2.2.3. Cookie Production

The methodology adapted from Pareyt and Delcour [30] was used for the production of the cookies. Control cookies were produced using 238.5 g of wheat flour, 43.5 g of margarine, 86 g of refined sugar, 86 g of brown sugar, 5 g of chemical leavener, and 41 g of water (

Table 1. Cookie dough composition for different levels of wheat flour substitution with orange by-product flour (OBPF).

Ingredients (g)	Level of Wheat Flour Substitution (g of Orange By-Product Flour/100 g of Total Flour)
	Control	5	10	15	20
Wheat flour	238.50	226.57	214.65	202.73	190.80
OBPF	0	11.93	23.85	35.77	47.70
Margarine	43.5	43.5	43.5	43.5	43.5
Brown sugar	86	86	86	86	86
Sugar	86	86	86	86	86
Water	8	8	8	8	8
Chemical leavener	5	5	5	5	5

). First, margarine and sugar were mixed for 3 min in an electric mixer (KitchenAid, Stand Mixer Pro Line 6.9 L, Greenville, OH, USA). Then, the water was added and mixed for two more minutes. Finally, the wheat flour and chemical leavener were added and mixed for two more minutes.

Thereafter, the obtained dough was handled and molded using a cutter (∅ = 5 mm) for cookies of approximately 16 g. The cookies were placed in a rectangular baking dish and baked in a preheated industrial oven (Klimaquip CF-20, Campinas, SP, Brazil) for 7 min at 165 °C. Preliminary tests were performed to verify maximal levels of OBPF substitution. Cookies produced with OBPF were produced by wheat flour substitution using the OBPF at concentrations of 5%, 10%, 15%, and 20%, using the same protocol.

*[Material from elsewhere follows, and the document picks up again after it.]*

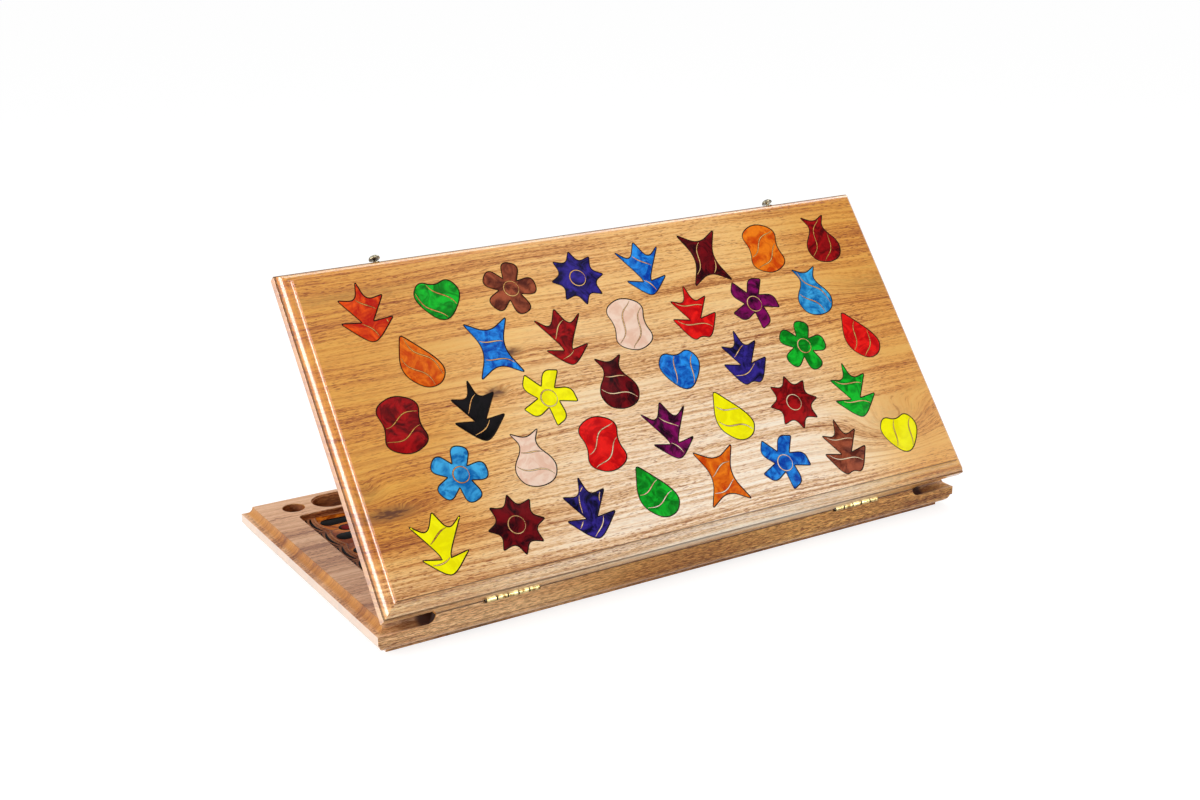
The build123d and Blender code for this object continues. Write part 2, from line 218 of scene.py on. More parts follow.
# Tones of the wood, dark to pale, and what they are multiplied by or mixed with
HONEY = (srgb(168, 112, 66), srgb(226, 184, 138), srgb(252, 230, 204), srgb(255, 244, 228))
ROSE = (srgb(150, 92, 58), srgb(204, 148, 104), srgb(226, 174, 130), srgb(240, 194, 154))
TONE_STOPS = (0.38, 0.45, 0.52, 0.6)
GILDING = ((0.0, (1, 1, 1)), (0.6, (0.9, 0.72, 0.44)), (0.8, (0.87, 0.6, 0.24)), (1.0, (0.74, 0.41, 0.07)))
LATE_WOOD = (0.68, 0.47, 0.28)
KNOT_HALO = (0.33, 0.13, 0.02)
KNOT_CORE = (0.085, 0.018, 0.001)
MOULDED = {"base": (0.88, 0.84, 0.66), "lid": (1.1, 1.08, 1.0)}
# Painted light and shade along the lower half's hinge side, as multipliers at the left, middle and right
HINGE_SIDE_LIGHT = {"left": (1.26, 1.44, 1.6), "middle": (0.87, 0.77, 0.44), "right": (1.3, 1.38, 0.95)}
SPECK_TONES = ((0.52, 0.43, 0.33), (1.3, 1.32, 1.3))
SPECKLE = {"base": 0.8, "lid": 0.3}
END_GRAIN = {"base": (0.68, 0.48, 0.13), "lid": (0.92, 0.72, 0.44)}
# Painted light that makes the strip on the ends pale, and how much of it on each half
STRIP_LIGHT = (0.95, 0.82, 0.72)
STRIP_LIGHT_SHARE = {"base": 0.7, "lid": 0.2}
# Painted shade that darkens the hollows of the mating face, and the deep ones more
POCKET_SHADE = (0.56, 0.37, 0.25)
DEEP_POCKET_SHADE = (0.33, 0.18, 0.1)
# Painted shade in the quirk, along the joint on the hinge side and at the foot of the rim step
LINE_SHADE = (0.07, 0.025, 0.01)
# Painted shade in the stopped ends of the lower half's hinge-side coves, the half and the full one
COVE_STOP_HALF_SHADE = (0.17, 0.055, 0.008)
COVE_STOP_DEEP_SHADE = (0.04, 0.009, 0.001)

# Varnish: weight of its coat on the mouldings and on the flat faces, and the wood below it
GLOSS = {"base": 0.2, "lid": 0.9}
FLAT_GLOSS = 0.08
WOOD_SPECULAR = 0.18
WOOD_ROUGHNESS = 0.38
COAT_ROUGHNESS = 0.07

# Knots as (x, y, half length, half width, darkness, swirl), in metres
LID_KNOTS = [
    (-0.122, 0.045, 0.011, 0.004, 0.9, 0.004), (-0.148, 0.012, 0.010, 0.005, 0.9, 0.006),
    (-0.272, -0.07, 0.022, 0.006, 0.95, 0.009), (-0.236, 0.096, 0.008, 0.005, 0.3, 0.004),
    (-0.245, 0.118, 0.07, 0.007, 0.22, 0.0), (-0.285, -0.05, 0.012, 0.010, 0.25, 0.006),
    (0.236, -0.092, 0.050, 0.022, 0.1, 0.03), (0.29, 0.05, 0.06, 0.012, 0.2, 0.014),
]
BASE_KNOTS = [(-0.21, -0.14, 0.03, 0.008, 0.4, 0.005)]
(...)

2.2.4. Cookie Characterization

Physical Properties

The baked cookies were measured in relation to their diameter (D) and height (H) using a micrometer. Subsequently, by dividing D by H the spread factor (SF) of the cookie was determined [31]. Six cookies were taken from each recipe and measured. Each recipe was made in triplicate, and therefore a total of 9 values were obtained for each formulation.

Specific Volume

Cookies were first weighed using a semi-analytical balance (Shimadzu, São Paulo, SP, Brazil) and the apparent volume determined by using a VolScan profile (VSP300, Stable Micro Systems, Godalming, UK) immediately after the end of baking. The specific volume was calculated by dividing the apparent volume by the weight of sample. Three cookies were taken from each recipe and tested. Each recipe was made in triplicate, and therefore a total of 9 values were obtained for each formulation.

Hardness

A texture analyzer TA–XT2 Plus (Texture Analyzer) (Stable Microsystems SMD, Godalming, UK) equipped with a 5 kg load cell was used to measure the hardness of the cookies. A cylinder probe with a diameter of 25 mm was used to compress cookies. The parameters of velocity were set at 1.7 mm/s for test speed, 2 mm/s for pretest, and 10 mm/s for after test. Each recipe was evaluated in triplicate and at least three cookies were taken from each recipe and tested.

Color Parameters

The chroma a*, chroma b*, and brightness (L*) parameters of the cookie were evaluated using a Miniscan XE (HunterLab) colorimeter with illuminant D65 (daylight) and a 30 mm diameter cell opening.

2.2.5. Morphology of the Dough and Cookies

The morphology of the cookies was evaluated using a scanning electron microscope (SEM) (TM300, Tabletop Microscope Hitachi, Japan). The samples were first frozen using liquid nitrogen, and then freeze-dried (Terroni, São Carlos, Brazil). Finally, the samples were transferred to a microscope where images were recorded at 50×, 100× and 500× magnification and with an accelerating voltage of 15 kV.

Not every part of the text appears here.